The second major space savings comes from the string pooling. Again, because Granny files must be self-contained units, and cannot contain a priori references to other files, granny_track_group animation tracks are matched against granny_skeleton bones by name at runtime. Granny does things this way so you can create new models for old animations, or vice versa. Those strings are referred to in every granny_animation, every granny_model, and every granny_mesh. When those entities are in separate files, you have 50 copies of those as well. (Unless you are using a granny_string_table, in which case, well done!) That doesn't sound like much, but let's do some math. Say your character has about 100 bones. Typical names like "Bip01 Spine1", "Bip01 Head", etc., run about 10 bytes per name, let's say.
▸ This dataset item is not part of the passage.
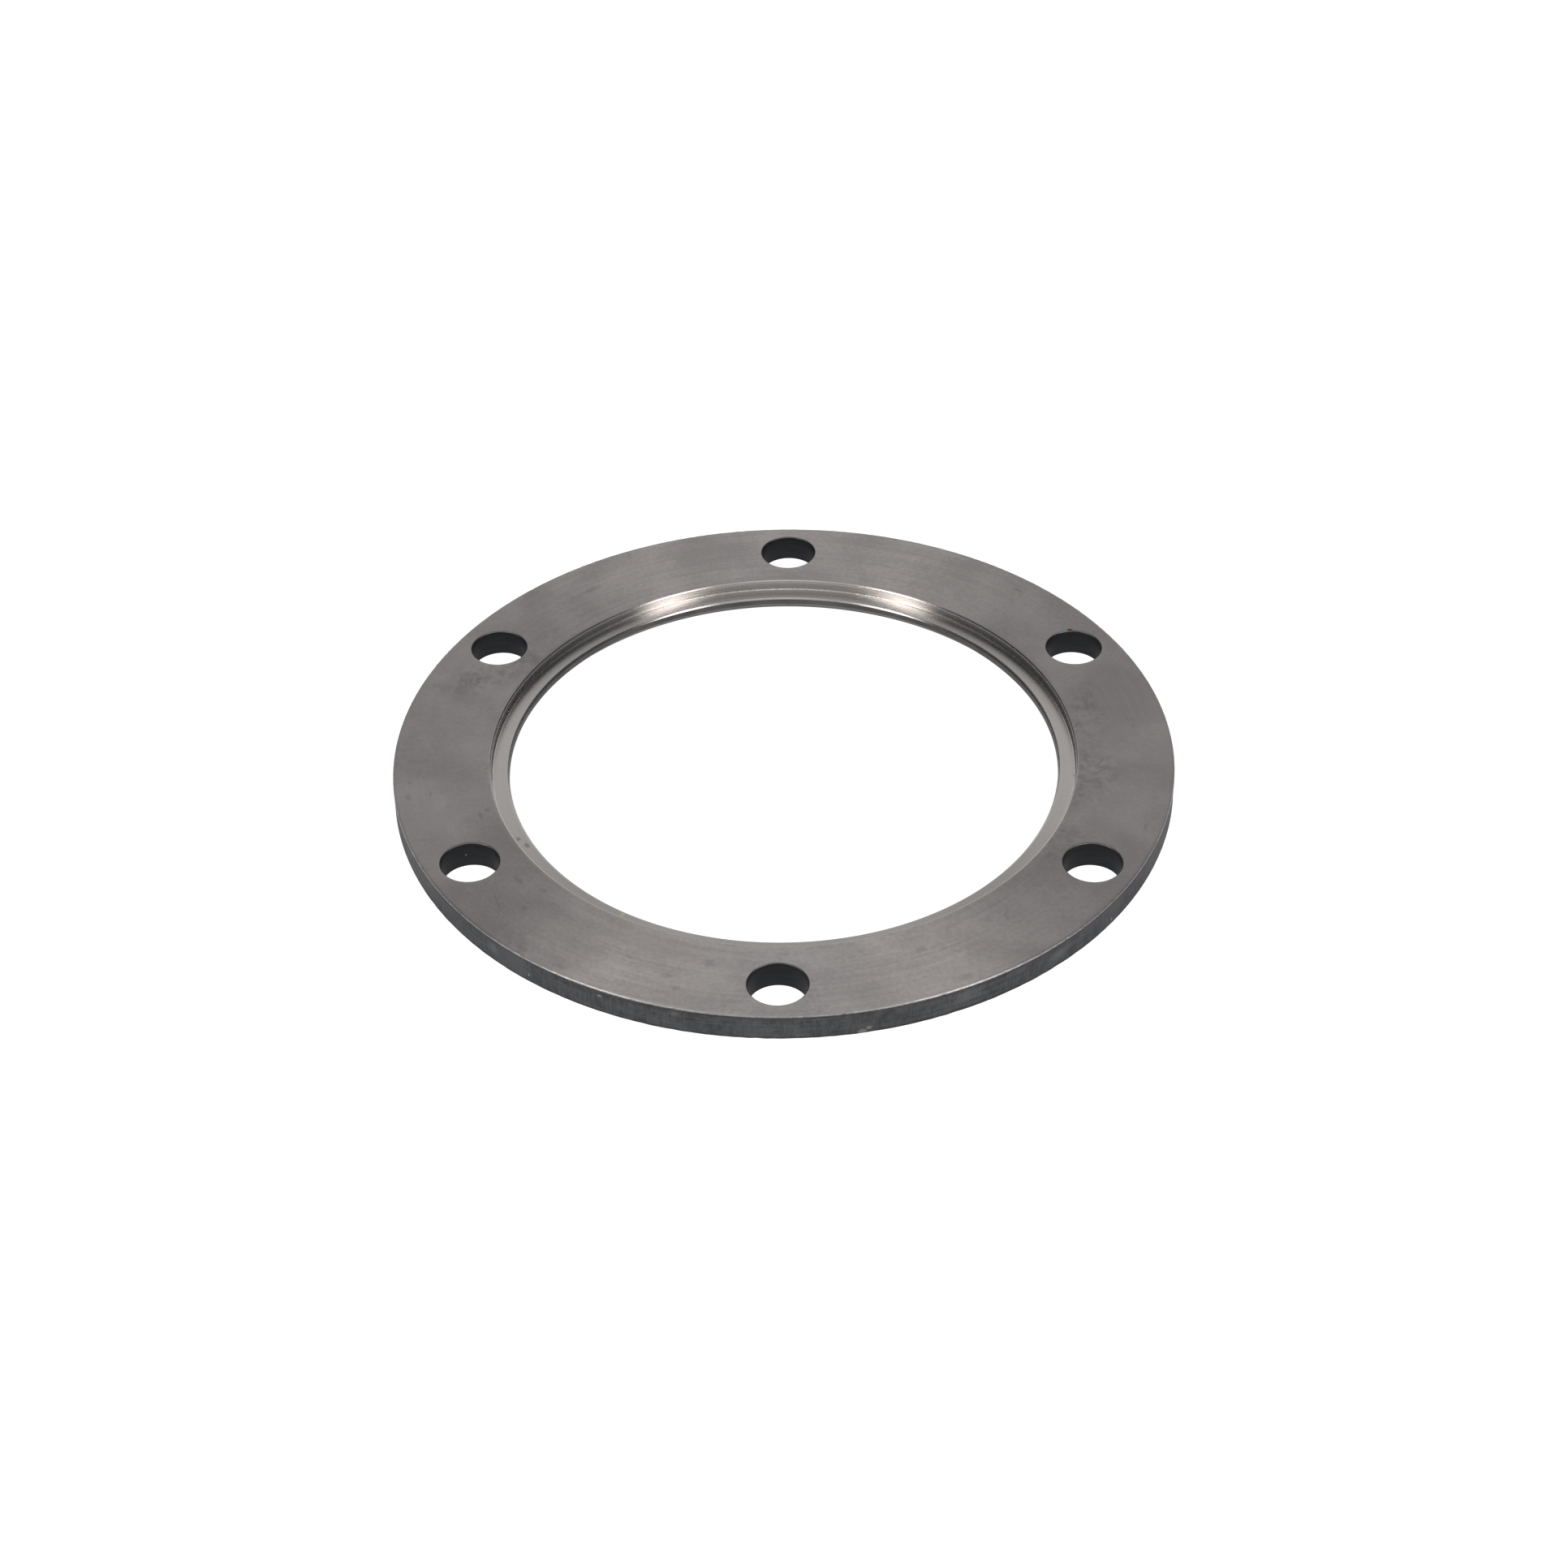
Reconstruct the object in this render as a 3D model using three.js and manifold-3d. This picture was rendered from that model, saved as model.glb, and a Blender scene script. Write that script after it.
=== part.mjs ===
// Flat steel ring flange with six bolt holes and a stepped bore.
//
// One machined piece, in millimetres, +Z up. The origin is the centre of the bore on the
// back face, so the ring lies flat on z = 0 and the recessed face looks up at z = thickness.

import * as THREE from 'three';
import { mergeVertices } from 'three/addons/utils/BufferGeometryUtils.js';
import Module from 'manifold-3d';

// Driving dimensions of the ring.
const OUTER_DIAMETER = 220;
const THICKNESS = 8;
const BORE_DIAMETER = 155;

// Recess turned into the front face: it centres the mating part and leaves a shoulder.
const RECESS_DIAMETER = 165;
const RECESS_DEPTH = 3;

// Bolt holes, the first one on +Y.
const BOLT_CIRCLE_DIAMETER = 195;
const BOLT_HOLE_DIAMETER = 16;
const BOLT_HOLE_COUNT = 6;
const FIRST_HOLE_ANGLE = Math.PI / 2;

// Edge breaks, each at 45 degrees and measured along one leg.
const BACK_BORE_CHAMFER = 2.8;
const RECESS_MOUTH_CHAMFER = 0.5;
const SHOULDER_EDGE_CHAMFER = 0.5;
const RIM_EDGE_BREAK = 0.3;

// Radius left by the turning tool in the corner between recess wall and shoulder.
const RECESS_CORNER_RADIUS = 0.5;
const CORNER_STEPS = 3;

// Fineness of the round shapes.
const RING_SEGMENTS = 120;
const HOLE_SEGMENTS = 48;

// How far a hole's cutting rod stands out of both faces.
const CUTTER_OVERRUN = 2;

const STEEL_COLOUR = 0x8a8684;
const STEEL_ROUGHNESS = 0.45;
const STEEL_METALNESS = 1.0;

const { Manifold, Mesh: ManifoldMesh } = await loadManifold();

async function loadManifold() {
  const wasm = await Module();
  wasm.setup();
  return wasm;
}

// Section of the ring as (radius, height) points, closed on itself and running
// counter-clockwise seen with the radius to the right and the height up.
function ringSection() {
  const outer = OUTER_DIAMETER / 2;
  const bore = BORE_DIAMETER / 2;
  const recess = RECESS_DIAMETER / 2;
  const shoulder = THICKNESS - RECESS_DEPTH;

  const points = [
    new THREE.Vector2(bore + BACK_BORE_CHAMFER, 0),
    new THREE.Vector2(outer - RIM_EDGE_BREAK, 0),
    new THREE.Vector2(outer, RIM_EDGE_BREAK),
    new THREE.Vector2(outer, THICKNESS - RIM_EDGE_BREAK),
    new THREE.Vector2(outer - RIM_EDGE_BREAK, THICKNESS),
    new THREE.Vector2(recess + RECESS_MOUTH_CHAMFER, THICKNESS),
    new THREE.Vector2(recess, THICKNESS - RECESS_MOUTH_CHAMFER),
    ...cornerArc(recess, shoulder),
    new THREE.Vector2(bore + SHOULDER_EDGE_CHAMFER, shoulder),
    new THREE.Vector2(bore, shoulder - SHOULDER_EDGE_CHAMFER),
    new THREE.Vector2(bore, BACK_BORE_CHAMFER),
  ];
  points.push(points[0].clone());
  return points;
}

// Quarter arc that joins the recess wall to the shoulder, from the wall inwards.
function cornerArc(wallRadius, shoulderHeight) {
  const centreRadius = wallRadius - RECESS_CORNER_RADIUS;
  const centreHeight = shoulderHeight + RECESS_CORNER_RADIUS;
  const points = [];
  for (let step = 0; step <= CORNER_STEPS; step += 1) {
    const angle = (-Math.PI / 2) * (step / CORNER_STEPS);
    const radius = centreRadius + RECESS_CORNER_RADIUS * Math.cos(angle);
    const height = centreHeight + RECESS_CORNER_RADIUS * Math.sin(angle);
    points.push(new THREE.Vector2(radius, height));
  }
  return points;
}

// Lathe and cylinder geometries stand along +Y; this turns them to stand along +Z.
function standAlongZ(geometry) {
  return geometry.rotateX(Math.PI / 2);
}

// Rod that cuts one bolt hole, centred at the given angle on the bolt circle.
function boltHoleCutter(angle) {
  const length = THICKNESS + 2 * CUTTER_OVERRUN;
  const radius = BOLT_HOLE_DIAMETER / 2;
  const rod = standAlongZ(new THREE.CylinderGeometry(radius, radius, length, HOLE_SEGMENTS));
  const circleRadius = BOLT_CIRCLE_DIAMETER / 2;
  rod.rotateZ(angle);
  rod.translate(circleRadius * Math.cos(angle), circleRadius * Math.sin(angle), THICKNESS / 2);
  return rod;
}

// A closed geometry with its shared vertices merged, as a solid that can be cut.
function toSolid(geometry) {
  const shape = geometry.clone();
  shape.deleteAttribute('normal');
  shape.deleteAttribute('uv');
  const merged = mergeVertices(shape);
  return new Manifold(new ManifoldMesh({
    numProp: 3,
    vertProperties: new Float32Array(merged.attributes.position.array),
    triVerts: new Uint32Array(merged.index.array),
  }));
}

// A cut solid's vertices and triangles, as a geometry that a mesh can show.
function toGeometry(solid) {
  const cut = solid.getMesh();
  const geometry = new THREE.BufferGeometry();
  geometry.setAttribute('position', new THREE.BufferAttribute(cut.vertProperties, 3));
  geometry.setIndex(new THREE.BufferAttribute(cut.triVerts, 1));
  geometry.computeVertexNormals();
  return geometry;
}

// The turned ring with its bolt holes drilled through.
function flangeRing() {
  let ring = toSolid(standAlongZ(new THREE.LatheGeometry(ringSection(), RING_SEGMENTS)));
  for (let hole = 0; hole < BOLT_HOLE_COUNT; hole += 1) {
    const angle = FIRST_HOLE_ANGLE + (hole * 2 * Math.PI) / BOLT_HOLE_COUNT;
    ring = ring.subtract(toSolid(boltHoleCutter(angle)));
  }
  const steel = new THREE.MeshStandardMaterial({
    color: STEEL_COLOUR,
    roughness: STEEL_ROUGHNESS,
    metalness: STEEL_METALNESS,
  });
  const mesh = new THREE.Mesh(toGeometry(ring), steel);
  mesh.name = 'flange_ring';
  return mesh;
}

const flange = new THREE.Group();
flange.add(flangeRing());

export default flange;
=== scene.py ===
import math

import bpy
import numpy as np
from mathutils import Matrix, Vector


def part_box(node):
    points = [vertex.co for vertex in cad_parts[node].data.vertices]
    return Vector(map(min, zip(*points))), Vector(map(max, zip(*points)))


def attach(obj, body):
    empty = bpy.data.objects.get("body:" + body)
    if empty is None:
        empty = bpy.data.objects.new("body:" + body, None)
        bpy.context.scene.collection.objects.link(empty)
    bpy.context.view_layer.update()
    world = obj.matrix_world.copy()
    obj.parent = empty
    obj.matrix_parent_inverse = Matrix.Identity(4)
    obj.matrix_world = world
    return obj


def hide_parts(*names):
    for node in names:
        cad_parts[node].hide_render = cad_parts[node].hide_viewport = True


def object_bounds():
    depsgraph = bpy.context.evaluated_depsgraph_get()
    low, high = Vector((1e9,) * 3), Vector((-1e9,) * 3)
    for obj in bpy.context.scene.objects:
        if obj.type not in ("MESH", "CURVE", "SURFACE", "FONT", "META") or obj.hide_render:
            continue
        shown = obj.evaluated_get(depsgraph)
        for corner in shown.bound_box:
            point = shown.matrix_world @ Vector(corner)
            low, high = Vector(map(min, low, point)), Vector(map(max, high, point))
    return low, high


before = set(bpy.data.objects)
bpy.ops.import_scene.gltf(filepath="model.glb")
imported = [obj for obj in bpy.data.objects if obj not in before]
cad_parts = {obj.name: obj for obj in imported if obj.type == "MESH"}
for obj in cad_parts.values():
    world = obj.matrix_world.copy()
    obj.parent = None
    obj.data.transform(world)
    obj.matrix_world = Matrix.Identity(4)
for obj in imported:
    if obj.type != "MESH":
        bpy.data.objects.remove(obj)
cad_low, cad_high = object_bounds()


# The camera stands in front of the ring and looks down on it through a long lens, a degree
# or so round from the line through the first bolt hole.
LENS = 75.61
SENSOR_WIDTH = 36.0
CAMERA_DISTANCE = 0.9353
CAMERA_ELEVATION = math.radians(38.77)
CAMERA_TURN = math.radians(1.441)
CAMERA_TILT = math.radians(51.031)
CAMERA_ROLL = math.radians(-0.922)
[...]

Each GR2 file in our example contains about 1k of string data for the bone names, in this imagined example that gives us 50k worth of duplicated strings. That waste goes away in the combined scenario.

Finally, we come to the big win, runtime speed. For me, this is huge, because game loading times are a personal pet peeve. I am deeply ticked off by loading screens. With modern hardware, there is almost never a technical reason your game cannot load nearly instantly. Combining 50 files into 1 gives us the following effects on runtime cost:
                         N files       1 Combined File

 fopen (or equivalent):  N             1
                 fread:  O(N)          O(1)
      total bytes read:  X bytes       < X bytes
On every single dimension, we're doing much better. Let's look at some real numbers. The following numbers are from a client's data for a single game level. They were working on the Nintendo 3DS, a platform that has relatively low bandwidth to storage and high latency for operations like fopen(). I've done the tests on both the 360 and 3DS, just to get a look at the numbers across two very different platforms. The results are much more dramatic on the 3DS, which uses flash storage instead of reading from a hard drive, but even on the 360, it's a fairly impressive speed up.

Here is our test data set.
                  #Files    Bytes (compressed)  Bytes (raw)

 Separate    GR2: 487       8,000,624
             GSF:  33         126,992
                  520       8,127,616

 Combined           1       4,138,564 (51%)     10,541,056 (131%)
Notice that the space savings from string sharing, type info sharing, and elimination of redundant housekeeping data mean that the combined file is just a little bit larger than the original files, even after turning off file compression! The combined file is nearly half the size of the original data. Frankly, that's a testament to how much effort that the client had put into optimizing the size of their files in the first place. All of the data was already squeezed as tight as possible before we came through with the combination pass, which addressed things that aren't sensitive to the normal space-saving techniques. (Changing mesh formats, altering animation tolerances, etc.). Normally the size of the win would not be so large in relative terms.

Here is the time it takes to load this data set under 3 scenarios on the Nintendo 3DS and the Xbox 360.
                          Nintendo 3DS           Xbox 360

        Separate Files:   70.84s (1.0x)          3.57s (1.0x)
        Combined (raw):    3.03s (!! 23.3x !!)   0.89s (4.0x)
 Combined (compressed):   10.08s (7.0x)          1.84s (1.9x)
It's not often that you get to describe optimization wins with numbers like "23 times faster" in a game that's already been tuned. The Xbox does, frankly, a fairly astonishing job of keeping up in the separate file case, but even there, we cut the time required to load the dataset by more than 75%.

Now we're swinging the big sword! Dropping this into your existing Granny game should be a piece of cake. Because we've maintained the filename in the combined structure, you simply have to replace the bit in your code that goes out to disk with GrannyReadEntireFile or GrannyReadEntireFileFromMemory with a lookup in the shared structure. You get back the same granny_file_info structure, but a lot faster.